Keynote Speakers


Alessandro Abate, University of Oxford
Formal Verification and Control Synthesis of Complex Dynamic Systems: Model-Based and Data-Driven Methods
(slides)

Two known shortcomings of standard techniques in formal verification are the limited capability to provide system-level assertions, and the scalability to large-scale, complex models, such as those needed in Cyber-Physical Systems (CPS) applications. Using data, which nowadays is becoming ever more accessible, has the potential to mitigate such limitations. However, this notoriously leads to a lack of formal proofs that are needed in safety-critical systems.
This talk covers research which addresses these shortcomings, by bringing model-based and data-driven methods together, which can help pushing the envelope of existing algorithms and tools in formal verification.
In the first part of the talk, I will discuss a new, formal, measurement-driven and model-based automated technique, for the quantitative verification of systems with partly unknown dynamics. I will formulate this setup as a data-driven Bayesian inference problem, formally embedded within a quantitative, model-based verification procedure. I argue that the approach can be applied to complex physical systems (e.g., with spatially continuous variables), driven by external inputs and accessed under noisy measurements.
In the later part of the talk, I will concentrate on systems represented by models that are probabilistic with heterogeneous dynamics (continuous/discrete, i.e. hybrid, as well as nonlinear). Such stochastic hybrid models (SHS) are a natural mathematical framework for CPS. With focus on model-based verification procedures, I will provide algorithms for quantitative model checking of temporal specifications on SHS with formal guarantees. This is attained via the development of formal abstraction techniques based on quantitative approximations.
Theory is complemented by algorithms, all packaged in a software tool that is available to users, and applied in the domain of Smart Energy.
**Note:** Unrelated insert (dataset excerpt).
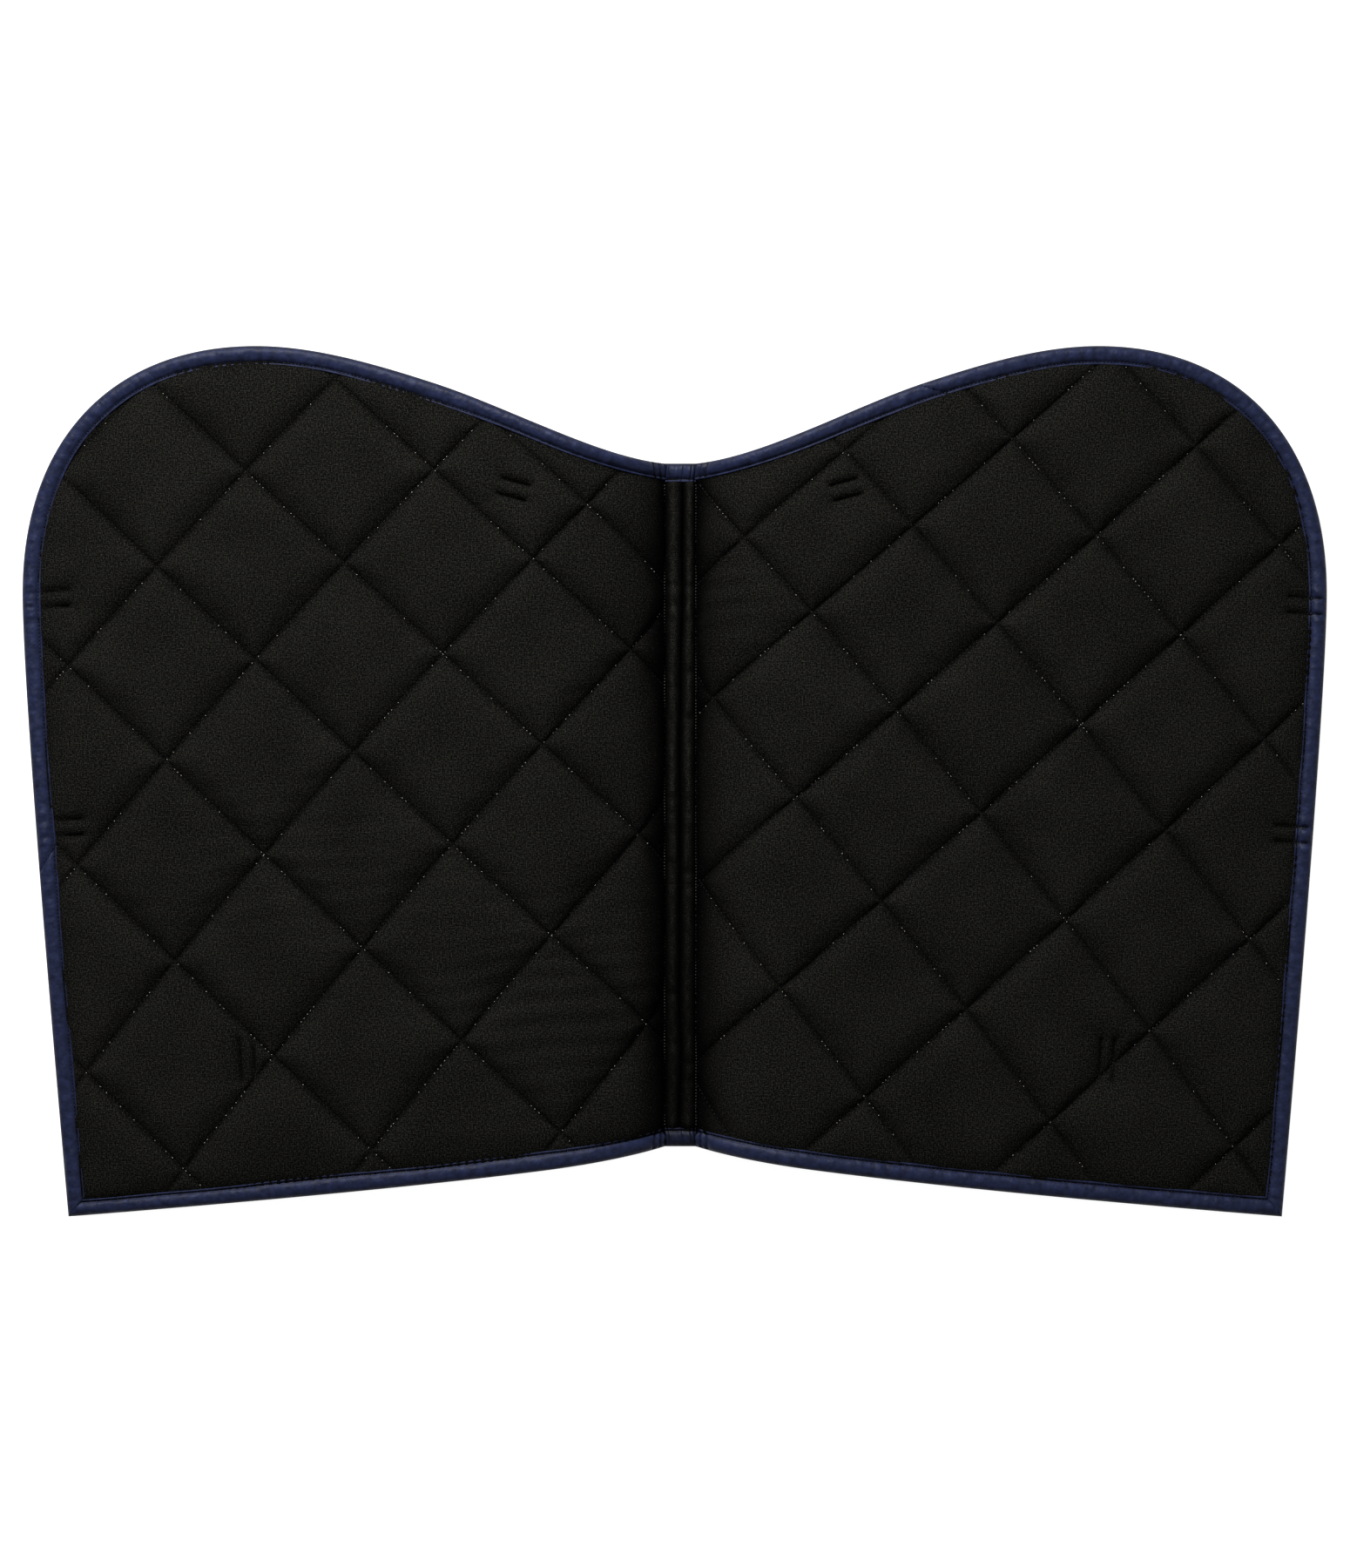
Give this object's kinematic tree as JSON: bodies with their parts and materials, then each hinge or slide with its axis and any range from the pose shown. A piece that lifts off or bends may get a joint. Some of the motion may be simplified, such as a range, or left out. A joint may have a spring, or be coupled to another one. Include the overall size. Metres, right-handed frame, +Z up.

Franz-Josef Grosch, Robert Bosch GmbH
Elevate embedded real-time programming with a synchronous language.
(slides)

Product development at companies such as Bosch requires systems engineering for digital hardware and mechatronic components as well as software engineering for resource-constrained real-time applications cooperating with distributed server applications. While many of the involved engineering disciplines greatly benefit from model-based approaches and from advances in software infrastructures, deeply embedded software still is written in C since the seventies and runs on platforms designed in the nineties (e.g. OSEK). Simulation tools like Simulink or Modelica are used to test discrete code against continuous plant models or to generate code for certain aspects, but they do not really provide modern implementation technologies to address software architecture and qualities or to make embedded programming "attractive" for software professionals.
We regard synchronous languages as suitable to solve many of the issues in the integration (causality) and synchronisation (clocks) of time-triggered and event-triggered embedded functions that exhibit their behaviour over time steps and are coordinated according to their mode-switching in a structured synchronous control flow. Searching for an imperative synchronous language (with deterministic concurrent composition, and synchronous control flow), equipped with features for encapsulation and composition (objects, packages, separate compilation) and supporting programming parallel tasks deployed to separate cores (clock refinement and deterministic inter-task communication), we ended up in designing our own language, suitable for resource-constrained, real-time applications running on multi-core controllers.
We will explain the main requirements and features of this language, how they integrate with the principles of a synchronous language, how they can be applied to typical everyday problems in embedded development, and how such locally synchronous services may integrate in a globally asynchronous service architecture.


Thomas Henzinger, IST Austria
The Quest for Average Response Time
(slides)

Responsiveness -the requirement that every request to a system be eventually handled- is one of the fundamental liveness properties of a reactive system and lies at the heart of all methods for specifying and verifying liveness. Average response time is a quantitative measure for the responsiveness requirement used commonly in performance evaluation. The static computation of average response time has proved remarkably elusive even for finite-state models of reactive systems. We present, for the first time, a robust formalism that allows the specification and computation of quantitative temporal properties including average response time. The formalism is based on nested weighted automata, which can serve as monitors for measuring the response time of a reactive system. We show that quantitative properties specified by nested weighted automata can be computed in exponential space for nondeterministic finite-state models of reactive systems and in polynomial time for probabilistic finite-state models. The specific property of average response time can be computed in polynomial time in both cases.
This work is joint with Krishnendu Chatterjee and Jan Otop.